Not only are most of the stolen items from the 363-piece Croesus Treasures still missing. But one of the men arrested in the plot is the same man who was hailed in 1993 as a hero for bringing back the collection (dating from 560 to 546 B.C.) from New York's Metropolitan Museum of Art after a lengthy, multimillion-dollar legal battle. Turkish curator Kazim Akbiyikoglu, along with six others, was arrested for stealing the famous Croesus gold brooch (shaped like a seahorse) and several coins and replacing them with well-crafted fakes.

The theft might have gone unnoticed but for an anonymous tip-off to a government official in Usak, the town in western Turkey where the artifacts originated and were housed in a small museum. By the time officials had called in experts to authenticate the artifacts, the objects were long gone, disappearing via middlemen in Istanbul into a global smuggling network, culture ministry officials said. Interpol is on their trail.

The heist was a wake-up call for Turkey, with its rich storehouse of antiquities, and has helped expose the shoddy state of museums across the country. Culture minister Atilla Koc last week ordered a nationwide inventory of museums. Several institutions are now being investigated for losses. The inquiry has already produced results; the manager of the depot at another Turkish museum in south-central Turkey was arrested Tuesday after 545 ancient coins were switched with fakes on his watch.

"We have to look for a silver lining," a senior culture ministry official told TIME. "The Usak theft is a tragedy, but it could be a turning point. Countering theft is now a strategic priority; we are determined to ensure that this doesn't happen again."

The heist may bolster the arguments of critics of the repatriation movement, which has been growing of late. In February, the Met agreed to return to Italy 21 artifacts that were illegally excavated.

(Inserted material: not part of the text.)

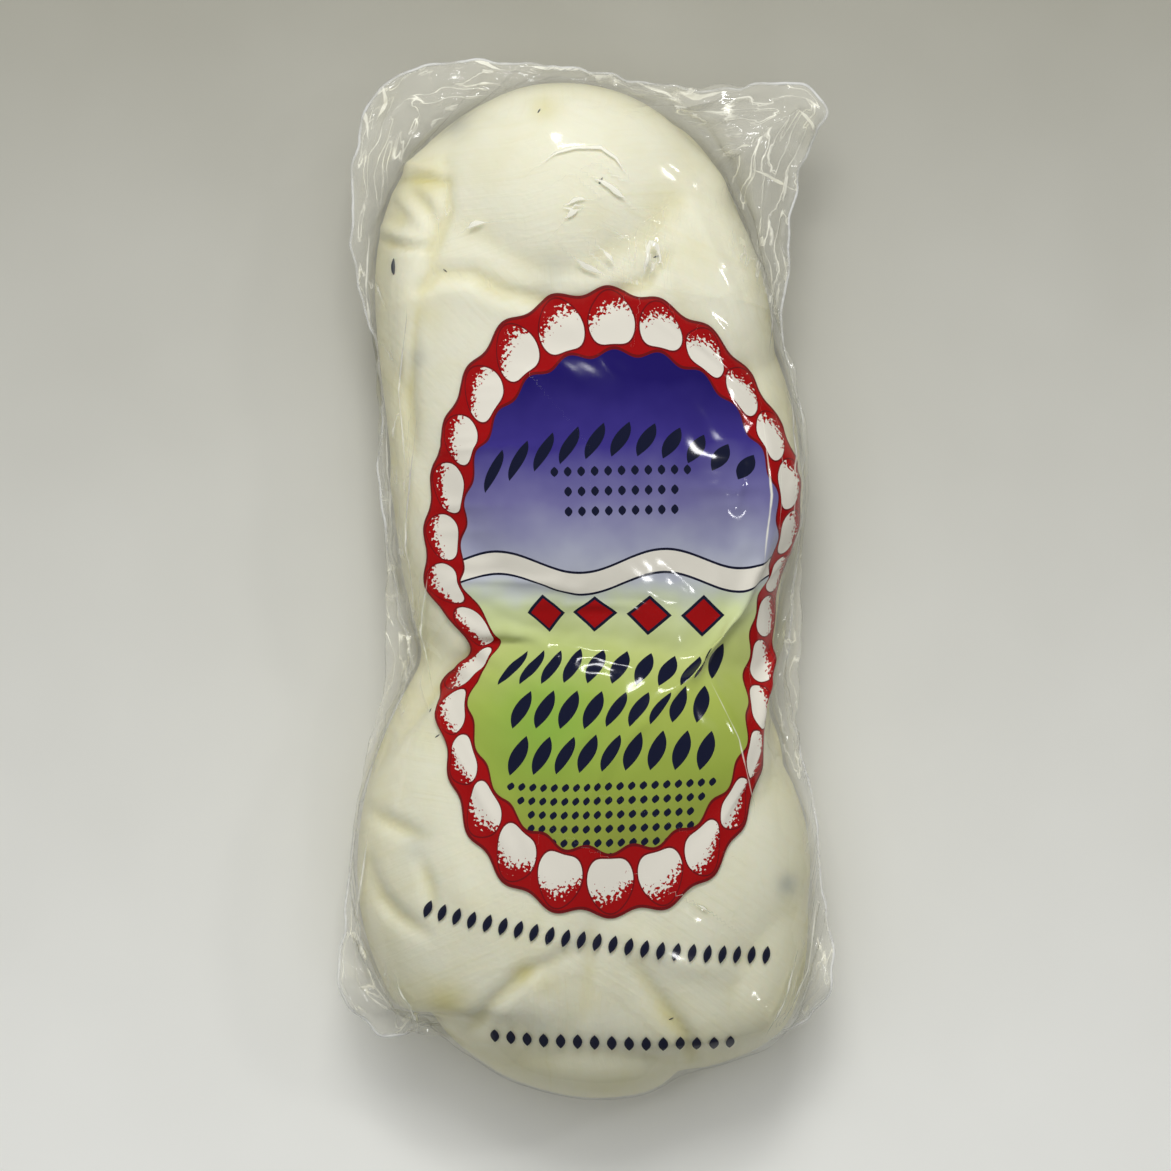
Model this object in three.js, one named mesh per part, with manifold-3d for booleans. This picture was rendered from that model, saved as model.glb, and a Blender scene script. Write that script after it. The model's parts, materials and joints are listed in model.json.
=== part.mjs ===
// A braid of string cheese, vacuum packed in a clear film pouch and lying on its back.
// Fat strands of pulled cheese are twisted over each other, and the film holds them so tightly that
// pack and cheese are one solid. The pouch's two sheets meet at mid height in a thin margin that
// stands out round the cheese.
// Millimetres, +Z up, the pack's top towards +Y. The origin is under the middle of the pack, on the table.

import * as THREE from "three";
import { mergeVertices } from "three/addons/utils/BufferGeometryUtils.js";
import Module from "manifold-3d";

// Driving dimensions
const packLength = 208; // along Y, from the pouch's top edge to the cheese's lower tip
const packWidth = 100; // along X, over the two lower ears of the pouch
const packHeight = 40; // at the thickest strand
const marginHeight = 0.42 * packHeight; // middle of the pouch's margin above the table
const marginThickness = 1.4; // two sheets of film with their crinkles
const crinklePitch = 9; // along the margin's edge
const crinkleDepth = 0.35;

// Fineness of the facets
const strandSides = 20;
const ringPitch = 7; // along a strand
const capRings = 4;
const edgeSteps = 190;

// A strand's rounded end, as a share of its width.
const capShare = 0.3;

// Below 1 a strand's section is a little square, as its neighbours and the film press on it.
const squareness = 0.86;

// Strands of cheese, each as stations along its middle: x and y as shares of half the pack's width
// and length, z as a share of its height, then half the strand's width and height in millimetres.
const strands = {
  heart: [ // the inner strands, which fill the pack between the ones that show
    [-0.1, 0.72, 0.41, 33, 14], [-0.06, 0.48, 0.41, 37, 14.4], [0.04, 0.22, 0.41, 38, 14.4],
    [0.03, -0.04, 0.42, 36, 14.6], [0.03, -0.22, 0.43, 34, 14.8], [0, -0.42, 0.41, 41, 14.4],
    [0.01, -0.6, 0.4, 43, 14], [0.05, -0.76, 0.4, 38, 13],
  ],
  topStrand: [
    [-0.4, 0.66, 0.52, 17, 14.5], [-0.16, 0.7, 0.57, 23, 15.8], [0.14, 0.69, 0.57, 23.5, 15.8],
    [0.36, 0.64, 0.52, 18, 14.5],
  ],
  rightStrand: [
    [0.22, 0.79, 0.45, 12, 13], [0.38, 0.64, 0.49, 14, 14.6], [0.46, 0.48, 0.5, 14.5, 15.2],
    [0.6, 0.33, 0.48, 13, 15], [0.63, 0.17, 0.47, 11.5, 15], [0.6, -0.02, 0.44, 10, 14],
  ],
  leftStrand: [
    [-0.55, 0.78, 0.42, 9, 12.5], [-0.65, 0.64, 0.43, 10, 14], [-0.65, 0.48, 0.43, 9, 14],
    [-0.63, 0.3, 0.42, 8.5, 13.6], [-0.59, 0.1, 0.42, 9, 13.6], [-0.53, -0.1, 0.41, 8.5, 13],
  ],
  middleStrand: [
    [-0.34, 0.39, 0.54, 22, 14.6], [-0.13, 0.27, 0.6, 27, 16.2], [0.13, 0.1, 0.6, 27, 16.2],
    [0.38, -0.06, 0.55, 22, 15],
  ],
  lowerStrand: [
    [-0.32, -0.34, 0.53, 24, 14.5], [-0.1, -0.45, 0.58, 31, 16], [0.16, -0.58, 0.58, 31, 16],
    [0.38, -0.69, 0.51, 24, 14.5],
  ],
  lowerLeftStrand: [
    [-0.59, -0.34, 0.4, 11, 13], [-0.63, -0.5, 0.43, 13.5, 14.5], [-0.61, -0.66, 0.43, 14, 14.5],
    [-0.46, -0.79, 0.41, 13, 13.4],
  ],
  lowerRightStrand: [
    [0.56, -0.26, 0.42, 11, 13], [0.62, -0.44, 0.45, 12.5, 14.8], [0.65, -0.62, 0.45, 12.5, 14.8],
    [0.64, -0.77, 0.41, 11, 13.5],
  ],
  tipStrand: [
    [-0.3, -0.84, 0.41, 12, 12.8], [0.05, -0.89, 0.42, 12.5, 13.4], [0.28, -0.86, 0.41, 12, 12.8],
  ],
  backTopStrand: [
    [-0.42, 0.62, 0.34, 17, 13.4], [-0.1, 0.7, 0.34, 21, 14.2], [0.3, 0.66, 0.34, 17, 13.4],
  ],
  backUpperStrand: [
    [0.44, 0.42, 0.34, 20, 13.4], [0.16, 0.24, 0.34, 27, 14.4], [-0.16, 0.06, 0.34, 27, 14.4],
    [-0.4, -0.1, 0.34, 19, 13.4],
  ],
  backLowerStrand: [
    [0.4, -0.32, 0.34, 23, 13.4], [0.14, -0.47, 0.34, 31, 14.4], [-0.14, -0.6, 0.34, 31, 14.4],
    [-0.38, -0.71, 0.34, 22, 13.4],
  ],
};

// Edge of the pouch's margin, clockwise from the middle of the top: shares of half the width and length.
const marginEdge = [
  [-0.1, 0.985], [0.2, 0.96], [0.5, 0.94], [0.78, 0.955], [0.93, 0.935], [0.96, 0.885],
  [0.88, 0.82], [0.82, 0.66], [0.79, 0.47], [0.87, 0.3], [0.86, 0.12], [0.82, -0.08],
  [0.8, -0.22], [0.91, -0.42], [0.95, -0.6], [1, -0.73], [0.92, -0.83], [0.76, -0.88],
  [0.5, -0.86], [0, -0.84], [-0.5, -0.8], [-0.66, -0.87], [-0.84, -0.84], [-1, -0.775],
  [-0.96, -0.62], [-0.88, -0.43], [-0.74, -0.17], [-0.77, -0.02], [-0.83, 0.22], [-0.8, 0.4],
  [-0.9, 0.55], [-0.94, 0.7], [-0.9, 0.86], [-0.76, 0.97], [-0.42, 1],
];

const wasm = await Module();
wasm.setup();

function place(x, y, z) {
  return new THREE.Vector3((x * packWidth) / 2, (y * packLength) / 2, z * packHeight);
}

function toSolid(geometry) {
  const bare = geometry.index ? geometry.toNonIndexed() : geometry.clone();
  bare.deleteAttribute("normal");
  bare.deleteAttribute("uv");
  const merged = mergeVertices(bare, 1e-3);
  return new wasm.Manifold(
    new wasm.Mesh({
      numProp: 3,
      vertProperties: merged.attributes.position.array,
      triVerts: new Uint32Array(merged.index.array),
    }),
  );
}

function toGeometry(solid) {
  const mesh = solid.getMesh();
  const geometry = new THREE.BufferGeometry();
  geometry.setAttribute("position", new THREE.BufferAttribute(mesh.vertProperties, 3));
  geometry.setIndex(new THREE.BufferAttribute(mesh.triVerts, 1));
  geometry.computeVertexNormals();
  return geometry;
}

// Half outline of a spindle of unit girth along the Y axis: a straight middle between two rounded caps.
function spindleProfile(length, cap) {
  const points = [];
  for (let i = 0; i <= capRings; i++) {
    const angle = (i / capRings) * (Math.PI / 2);
    points.push(new THREE.Vector2(Math.sin(angle), cap * (1 - Math.cos(angle))));
  }
  const middleRings = Math.max(2, Math.round((length - 2 * cap) / ringPitch));
  for (let i = 1; i < middleRings; i++) {
    points.push(new THREE.Vector2(1, cap + ((length - 2 * cap) * i) / middleRings));
  }
  for (let i = capRings; i >= 0; i--) {
    const angle = (i / capRings) * (Math.PI / 2);
    points.push(new THREE.Vector2(Math.sin(angle), length - cap * (1 - Math.cos(angle))));
  }
  return points;
}

function squared(value) {
  return Math.sign(value) * Math.abs(value) ** squareness;
}

// A strand is a spindle bent through its stations. Where it would sink into the table it is pressed flat.
function strandGeometry(stations) {
  const middle = new THREE.CatmullRomCurve3(stations.map(([x, y, z]) => place(x, y, z)));
  const girth = new THREE.CatmullRomCurve3(
    stations.map(([, , , halfWidth, halfHeight]) => new THREE.Vector3(halfWidth, halfHeight, 0)),
  );
  const routeLength = middle.getLength();
  const cap = capShare * (stations[0][3] + stations.at(-1)[3]);
  const spindle = new THREE.LatheGeometry(spindleProfile(routeLength + 2 * cap, cap), strandSides);
  const up = new THREE.Vector3(0, 0, 1);
  const position = spindle.getAttribute("position");
  for (let i = 0; i < position.count; i++) {
    const along = position.getY(i) - cap;
    const share = THREE.MathUtils.clamp(along / routeLength, 0, 1);
    const half = girth.getPoint(middle.getUtoTmapping(share));
    const tangent = middle.getTangentAt(share).setZ(0).normalize();
    const side = new THREE.Vector3().crossVectors(tangent, up);
    const point = middle.getPointAt(share)
      .addScaledVector(tangent, along - share * routeLength)
      .addScaledVector(side, squared(position.getX(i)) * half.x)
      .addScaledVector(up, squared(position.getZ(i)) * half.y);
    position.setXYZ(i, point.x, point.y, Math.max(point.z, 0));
  }
  return spindle;
}

// The margin is a thin plate with a crinkled edge.
function marginGeometry() {
  const edge = new THREE.CatmullRomCurve3(marginEdge.map(([x, y]) => place(x, y, 0)), true, "centripetal");
  const edgeLength = edge.getLength();
  const crinkles = Math.round(edgeLength / crinklePitch);
  const outline = [];
  for (let i = 0; i < edgeSteps; i++) {
    const share = i / edgeSteps;
    const tangent = edge.getTangentAt(share);
    const wave = crinkleDepth * (Math.sin(2 * Math.PI * crinkles * share) - 1);
    const point = edge.getPointAt(share);
    outline.push(new THREE.Vector2(point.x - tangent.y * wave, point.y + tangent.x * wave));
  }
  const shape = new THREE.Shape(outline);
  const plate = new THREE.ExtrudeGeometry(shape, { depth: marginThickness, bevelEnabled: false });
  plate.translate(0, 0, marginHeight - marginThickness / 2);
  return plate;
}

// Stretches the pack a little, so that its box is exactly the driving size with the origin under its middle.
function fitToPack(geometry) {
  geometry.computeBoundingBox();
  const box = geometry.boundingBox;
  const size = box.getSize(new THREE.Vector3());
  const centre = box.getCenter(new THREE.Vector3());
  geometry.translate(-centre.x, -centre.y, -box.min.z);
  geometry.scale(packWidth / size.x, packLength / size.y, packHeight / size.z);
  return geometry;
}

let pack = toSolid(marginGeometry());
for (const strand of Object.values(strands)) {
  pack = pack.add(toSolid(strandGeometry(strand)));
}

const filmOverCheese = new THREE.MeshStandardMaterial({ color: 0xe9e6d0, roughness: 0.25, metalness: 0 });
const sealedPack = new THREE.Mesh(fitToPack(toGeometry(pack)), filmOverCheese);
sealedPack.name = "sealed_pack";

const stringCheesePack = new THREE.Group();
stringCheesePack.add(sealedPack);

export default stringCheesePack;
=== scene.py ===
import json
import math
from functools import partial

import bpy
import numpy as np
from mathutils import Matrix, Vector, noise

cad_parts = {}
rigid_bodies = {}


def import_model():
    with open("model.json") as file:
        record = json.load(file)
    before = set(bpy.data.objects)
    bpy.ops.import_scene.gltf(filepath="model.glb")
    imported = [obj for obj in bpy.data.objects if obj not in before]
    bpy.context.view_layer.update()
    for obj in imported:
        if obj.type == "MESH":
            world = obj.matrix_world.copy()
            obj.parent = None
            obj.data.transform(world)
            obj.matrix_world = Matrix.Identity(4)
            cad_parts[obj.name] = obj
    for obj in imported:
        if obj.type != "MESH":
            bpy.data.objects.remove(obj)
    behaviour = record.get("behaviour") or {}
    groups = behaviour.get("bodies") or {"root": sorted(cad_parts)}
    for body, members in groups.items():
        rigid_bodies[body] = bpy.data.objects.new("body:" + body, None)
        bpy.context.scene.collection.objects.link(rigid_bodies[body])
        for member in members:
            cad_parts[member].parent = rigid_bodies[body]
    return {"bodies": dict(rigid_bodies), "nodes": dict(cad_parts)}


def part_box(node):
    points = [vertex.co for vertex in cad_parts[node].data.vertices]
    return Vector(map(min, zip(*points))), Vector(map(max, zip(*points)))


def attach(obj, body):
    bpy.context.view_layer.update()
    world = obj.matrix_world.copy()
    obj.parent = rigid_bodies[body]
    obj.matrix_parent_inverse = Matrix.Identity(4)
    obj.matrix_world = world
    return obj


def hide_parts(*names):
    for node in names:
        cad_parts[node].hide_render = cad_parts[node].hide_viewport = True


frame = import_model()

framed = {*frame["nodes"].values(), *frame["bodies"].values()}
for leftover in [thing for thing in bpy.data.objects if thing not in framed]:
    bpy.data.objects.remove(leftover)

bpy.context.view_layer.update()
packLow, packHigh = (Vector(corner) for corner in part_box("sealed_pack"))
packMiddle = (packLow + packHigh) / 2
halfWidth = (packHigh.x - packLow.x) / 2
halfLength = (packHigh.y - packLow.y) / 2
packHeight = packHigh.z - packLow.z
marginShare = 0.42
marginHeight = packLow.z + marginShare * packHeight  # where the pouch's two sheets meet
millimetre = 0.001
perMetre = 1000  # for a pattern sized in millimetres on coordinates in metres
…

Both Italy and Greece are seeking the return of objects at the Getty Museum, and Peru is demanding that Yale University return artifacts that were taken from the ancient ruins of Machu Picchu in the early 1900s.

Supporters of repatriation argue that theft alone isn't reason enough to give up the fight to return such important cultural artifacts to their rightful birth places. "Of course museums like those in Turkey need to be improved and more people need to have access to these works," says Gul Pulhan, a Yale-educated Near Eastern archeologist and assistant professor at Istanbul's Koc University. "But the solution is not to insist on this idea that richer nations are more entitled to these artifacts."